----- Dataset -----

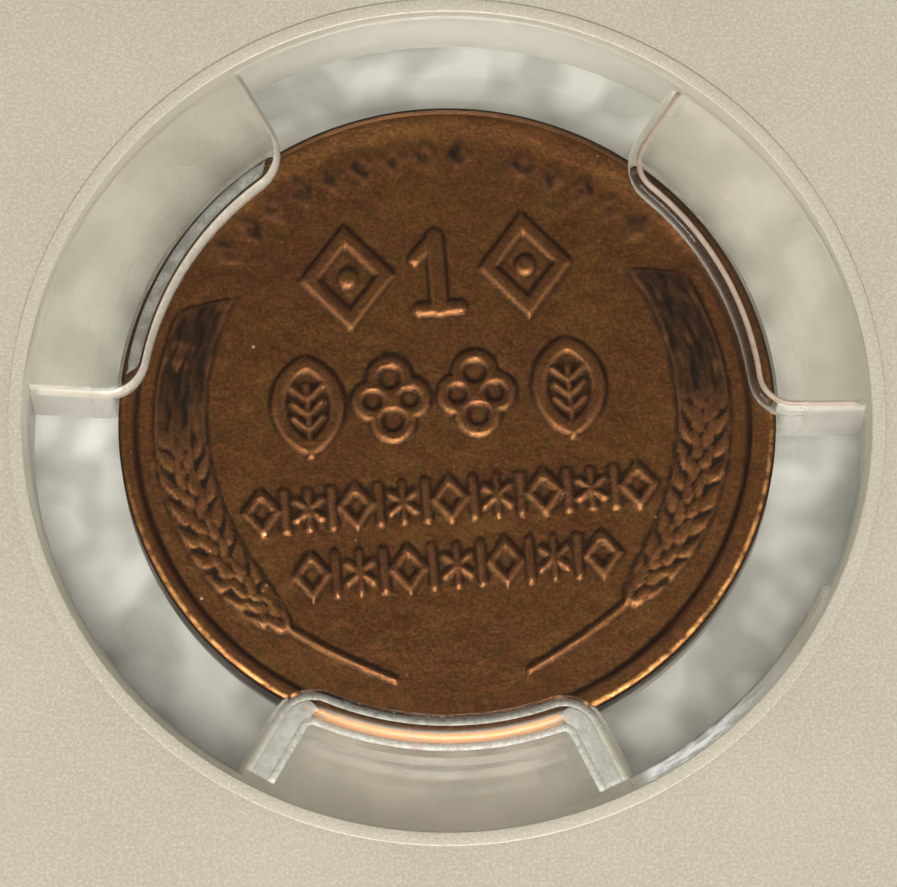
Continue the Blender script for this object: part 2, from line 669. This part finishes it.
def frosted_plastic(name, depth, lit_mouth=True):
    """The core's frosted plastic: pale, softly lit from within, with a fine sparkle in its texture."""
    s = Shader(name)
    place = s.place()
    grain = s.noise(0.055, 2.0, 0.6, place)
    clouds = s.noise(6.0, 3.0, 0.5, place)
    colour = s.ramp(clouds, (0.3, (0.35, 0.312, 0.245)), (0.7, (0.385, 0.345, 0.272)))
    specks = s.ramp(s.noise(0.08, 2.0, 0.6, place), (0.42, 0.0), (0.66, 1.0))
    colour = s.mix(s.product(specks, 0.33), colour, (0.64, 0.60, 0.51))
    if lit_mouth:
        offset = s.add("VectorMath", {0: place, 1: tuple(COIN_CENTRE)}, operation="DISTANCE")
        mouth = s.rise(offset.outputs["Value"], MOUTH_END_R * MM, MOUTH_R * MM)
        colour = s.mix(mouth, colour, (0.41, 0.372, 0.30))
    rough = s.ramp(grain, (0.35, 0.62), (0.7, 0.3))
    normal = s.bump(grain, 0.01, 0.5)
    shader = s.add("BsdfPrincipled", {"Base Color": colour, "Roughness": rough, "IOR": 1.5,
                                      "Subsurface Weight": depth, "Subsurface Scale": 0.002,
                                      "Normal": normal})
    shader.inputs["Subsurface Radius"].default_value = (1.0, 0.9, 0.7)
    return s.finish(shader)


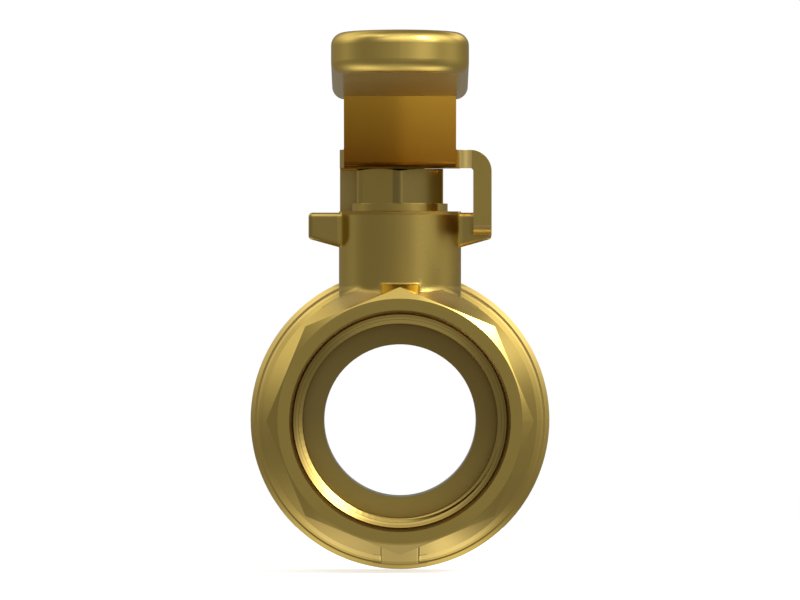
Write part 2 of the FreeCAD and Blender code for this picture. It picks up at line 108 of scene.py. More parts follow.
def thread_ridge(name, wall, depth, pitch, start, end, place, limit):
    """Sweep a ridge from start to end. A negative depth points at the axis."""
    turns = (end - start) / pitch - 1.0
    count = int(turns * STEPS_PER_TURN)
    back = wall - math.copysign(SUNK, depth)
    vertices = []
    faces = []
    for step in range(count + 1):
        angle = 2.0 * math.pi * step / STEPS_PER_TURN
        low = start + pitch * step / STEPS_PER_TURN
        run_out = min(1.0, min(step, count - step) / RUN_OUT_STEPS)
        section = [(back, low)]
        for share, height in RIDGE:
            section.append((wall + depth * run_out * height, low + pitch * share))
        section.append((back, low + pitch))
        for radius, along in section:
            vertices.append(place(limit(radius, along, angle), along, angle))
    width = len(RIDGE) + 2
    for step in range(count):
        for number in range(width):
            first = step * width + number
            second = step * width + (number + 1) % width
            faces.append((first, second, second + width, first + width))
    faces.append(tuple(range(width))[::-1])
    faces.append(tuple(count * width + number for number in range(width)))
    mesh = bpy.data.meshes.new(name)
    mesh.from_pydata(vertices, [], faces)
    mesh.update()
    piece = bpy.data.objects.new(name, mesh)
    bpy.context.scene.collection.objects.link(piece)
    return piece


def smooth_outward(piece):
    """Shade a piece smooth, with every face turned outwards."""
    bpy.context.view_layer.objects.active = piece
    bpy.ops.object.select_all(action="DESELECT")
    piece.select_set(True)
    bpy.ops.object.mode_set(mode="EDIT")
    bpy.ops.mesh.select_all(action="SELECT")
    bpy.ops.mesh.normals_make_consistent(inside=False)
    bpy.ops.object.mode_set(mode="OBJECT")
    bpy.ops.object.shade_auto_smooth(angle=math.radians(SMOOTH_UP_TO))


# %% [markdown]
# ## Pipe threads in both ports
#
# A one inch parallel pipe thread has eleven turns to the inch. The tap enters
# through a lead-in cone, and the cone cuts the first turns down, so each
# corner of the ridge is held outside that cone. The ridge is cut to half of
# its real height, so that a look down the pipe still shows the shoulder
# behind it.

# %% Cut the port threads
PIPE_PITCH = 25.4 * MM / 11.0
PIPE_DEPTH = 0.72 * MM
CONE_SLOPE = math.tan(math.radians(60.0))
THREAD_RELIEF = 0.9 * MM
SHOULDER_DEPTH = 17.0 * MM


def port_thread(name, mouth_y, inward):
    """A right-hand thread along the pipe, from a mouth inwards."""
    def place(radius, along, angle):
        y = mouth_y + inward * along
        return (radius * math.cos(angle), y, -inward * radius * math.sin(angle))

    def limit(radius, along, angle):
        return max(radius, wall_radius - along * CONE_SLOPE)

    end = wall_length - THREAD_RELIEF
    piece = thread_ridge(name, wall_radius, -PIPE_DEPTH, PIPE_PITCH, 0.0, end, place, limit)
    smooth_outward(piece)
    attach(piece, "valve_body")
    return piece


cone_length = SHOULDER_DEPTH - wall_length
front_thread = port_thread("front_port_thread", body_front + cone_length, 1.0)
rear_thread = port_thread("rear_port_thread", adapter_back - cone_length, -1.0)
print("port threads:", len(front_thread.data.polygons), "faces each")

# %% [markdown]
# ## The stem's own thread
#
# The lever nut runs on an M8 thread. Two flats are milled down the stem for
# the lever, and they cut the thread away on two sides, so the ridge is held
# inside the flats, and under the chamfer at the tip.

# %% Cut the stem thread
STEM_PITCH = 1.25 * MM
STEM_ROOT = 3.4 * MM
STEM_THREAD_DEPTH = 0.58 * MM
STEM_FLAT = 3.0 * MM - 0.02 * MM
TIP_SLOPE = 0.8
TURNS_IN_NUT = 2.0
NEARLY_ZERO = 1e-6


def stem_place(radius, along, angle):
    """Round the stem, with along as the height."""
    return (radius * math.cos(angle), radius * math.sin(angle), along)


def inside_flats(radius, along, angle):
    """Keep the ridge between the flats and under the chamfered tip."""
    across = abs(math.cos(angle))
    tip = STEM_ROOT + (stem_top - along) * TIP_SLOPE
    flat = STEM_FLAT / across if across > NEARLY_ZERO else radius
    return min(radius, flat, max(tip, STEM_ROOT - SUNK))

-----

■ Direction ■
Give the records above again, word for word.

■ Task result ■
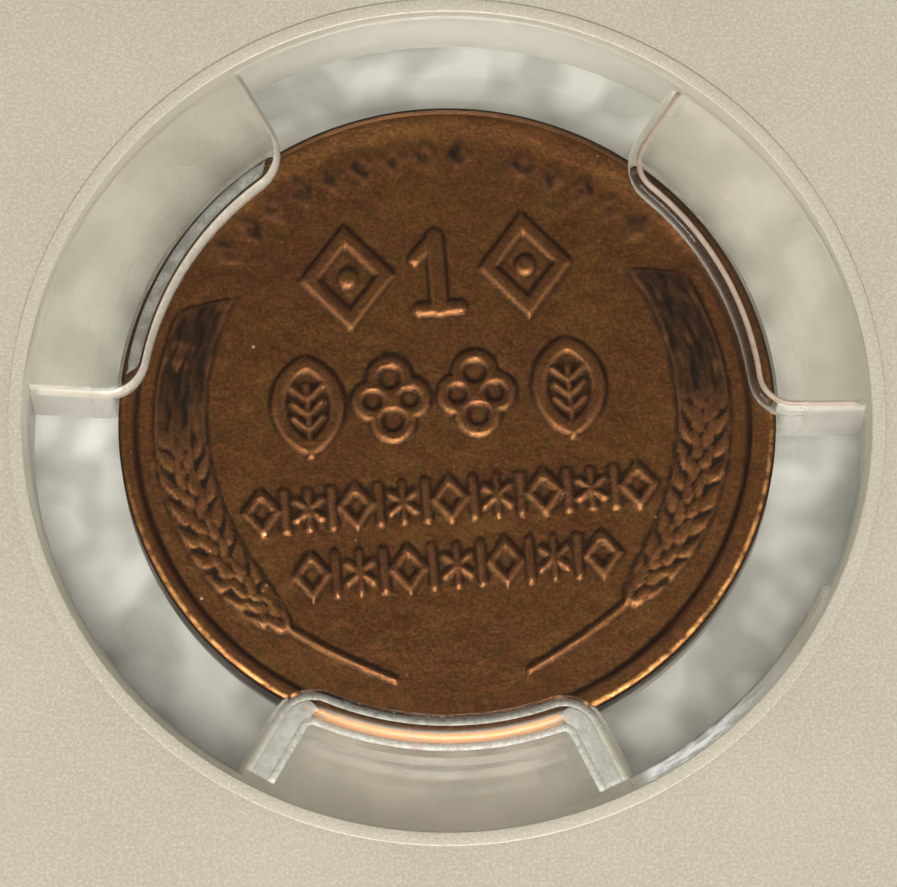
Continue the Blender script for this object: part 2, from line 669. This part finishes it.
def frosted_plastic(name, depth, lit_mouth=True):
    """The core's frosted plastic: pale, softly lit from within, with a fine sparkle in its texture."""
    s = Shader(name)
    place = s.place()
    grain = s.noise(0.055, 2.0, 0.6, place)
    clouds = s.noise(6.0, 3.0, 0.5, place)
    colour = s.ramp(clouds, (0.3, (0.35, 0.312, 0.245)), (0.7, (0.385, 0.345, 0.272)))
    specks = s.ramp(s.noise(0.08, 2.0, 0.6, place), (0.42, 0.0), (0.66, 1.0))
    colour = s.mix(s.product(specks, 0.33), colour, (0.64, 0.60, 0.51))
    if lit_mouth:
        offset = s.add("VectorMath", {0: place, 1: tuple(COIN_CENTRE)}, operation="DISTANCE")
        mouth = s.rise(offset.outputs["Value"], MOUTH_END_R * MM, MOUTH_R * MM)
        colour = s.mix(mouth, colour, (0.41, 0.372, 0.30))
    rough = s.ramp(grain, (0.35, 0.62), (0.7, 0.3))
    normal = s.bump(grain, 0.01, 0.5)
    shader = s.add("BsdfPrincipled", {"Base Color": colour, "Roughness": rough, "IOR": 1.5,
                                      "Subsurface Weight": depth, "Subsurface Scale": 0.002,
                                      "Normal": normal})
    shader.inputs["Subsurface Radius"].default_value = (1.0, 0.9, 0.7)
    return s.finish(shader)


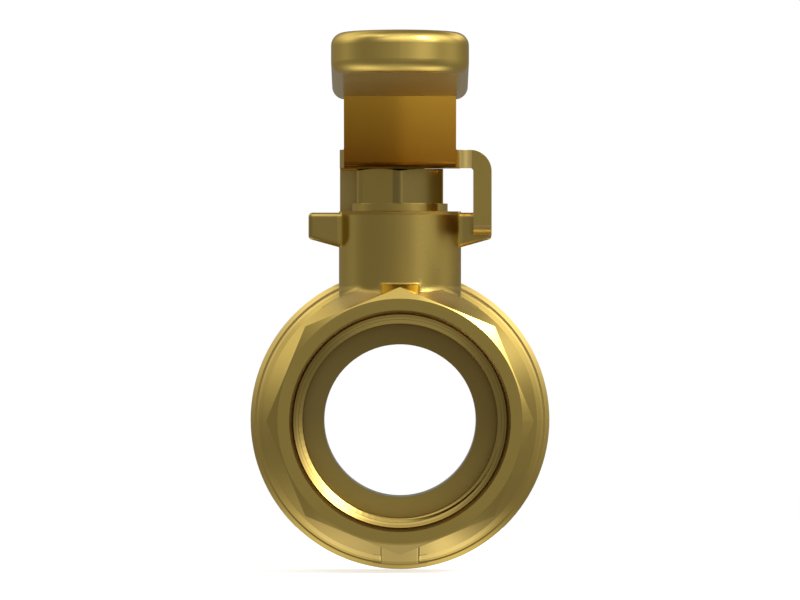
Write part 2 of the FreeCAD and Blender code for this picture. It picks up at line 108 of scene.py. More parts follow.
def thread_ridge(name, wall, depth, pitch, start, end, place, limit):
    """Sweep a ridge from start to end. A negative depth points at the axis."""
    turns = (end - start) / pitch - 1.0
    count = int(turns * STEPS_PER_TURN)
    back = wall - math.copysign(SUNK, depth)
    vertices = []
    faces = []
    for step in range(count + 1):
        angle = 2.0 * math.pi * step / STEPS_PER_TURN
        low = start + pitch * step / STEPS_PER_TURN
        run_out = min(1.0, min(step, count - step) / RUN_OUT_STEPS)
        section = [(back, low)]
        for share, height in RIDGE:
            section.append((wall + depth * run_out * height, low + pitch * share))
        section.append((back, low + pitch))
        for radius, along in section:
            vertices.append(place(limit(radius, along, angle), along, angle))
    width = len(RIDGE) + 2
    for step in range(count):
        for number in range(width):
            first = step * width + number
            second = step * width + (number + 1) % width
            faces.append((first, second, second + width, first + width))
    faces.append(tuple(range(width))[::-1])
    faces.append(tuple(count * width + number for number in range(width)))
    mesh = bpy.data.meshes.new(name)
    mesh.from_pydata(vertices, [], faces)
    mesh.update()
    piece = bpy.data.objects.new(name, mesh)
    bpy.context.scene.collection.objects.link(piece)
    return piece


def smooth_outward(piece):
    """Shade a piece smooth, with every face turned outwards."""
    bpy.context.view_layer.objects.active = piece
    bpy.ops.object.select_all(action="DESELECT")
    piece.select_set(True)
    bpy.ops.object.mode_set(mode="EDIT")
    bpy.ops.mesh.select_all(action="SELECT")
    bpy.ops.mesh.normals_make_consistent(inside=False)
    bpy.ops.object.mode_set(mode="OBJECT")
    bpy.ops.object.shade_auto_smooth(angle=math.radians(SMOOTH_UP_TO))


# %% [markdown]
# ## Pipe threads in both ports
#
# A one inch parallel pipe thread has eleven turns to the inch. The tap enters
# through a lead-in cone, and the cone cuts the first turns down, so each
# corner of the ridge is held outside that cone. The ridge is cut to half of
# its real height, so that a look down the pipe still shows the shoulder
# behind it.

# %% Cut the port threads
PIPE_PITCH = 25.4 * MM / 11.0
PIPE_DEPTH = 0.72 * MM
CONE_SLOPE = math.tan(math.radians(60.0))
THREAD_RELIEF = 0.9 * MM
SHOULDER_DEPTH = 17.0 * MM


def port_thread(name, mouth_y, inward):
    """A right-hand thread along the pipe, from a mouth inwards."""
    def place(radius, along, angle):
        y = mouth_y + inward * along
        return (radius * math.cos(angle), y, -inward * radius * math.sin(angle))

    def limit(radius, along, angle):
        return max(radius, wall_radius - along * CONE_SLOPE)

    end = wall_length - THREAD_RELIEF
    piece = thread_ridge(name, wall_radius, -PIPE_DEPTH, PIPE_PITCH, 0.0, end, place, limit)
    smooth_outward(piece)
    attach(piece, "valve_body")
    return piece


cone_length = SHOULDER_DEPTH - wall_length
front_thread = port_thread("front_port_thread", body_front + cone_length, 1.0)
rear_thread = port_thread("rear_port_thread", adapter_back - cone_length, -1.0)
print("port threads:", len(front_thread.data.polygons), "faces each")

# %% [markdown]
# ## The stem's own thread
#
# The lever nut runs on an M8 thread. Two flats are milled down the stem for
# the lever, and they cut the thread away on two sides, so the ridge is held
# inside the flats, and under the chamfer at the tip.

# %% Cut the stem thread
STEM_PITCH = 1.25 * MM
STEM_ROOT = 3.4 * MM
STEM_THREAD_DEPTH = 0.58 * MM
STEM_FLAT = 3.0 * MM - 0.02 * MM
TIP_SLOPE = 0.8
TURNS_IN_NUT = 2.0
NEARLY_ZERO = 1e-6


def stem_place(radius, along, angle):
    """Round the stem, with along as the height."""
    return (radius * math.cos(angle), radius * math.sin(angle), along)


def inside_flats(radius, along, angle):
    """Keep the ridge between the flats and under the chamfered tip."""
    across = abs(math.cos(angle))
    tip = STEM_ROOT + (stem_top - along) * TIP_SLOPE
    flat = STEM_FLAT / across if across > NEARLY_ZERO else radius
    return min(radius, flat, max(tip, STEM_ROOT - SUNK))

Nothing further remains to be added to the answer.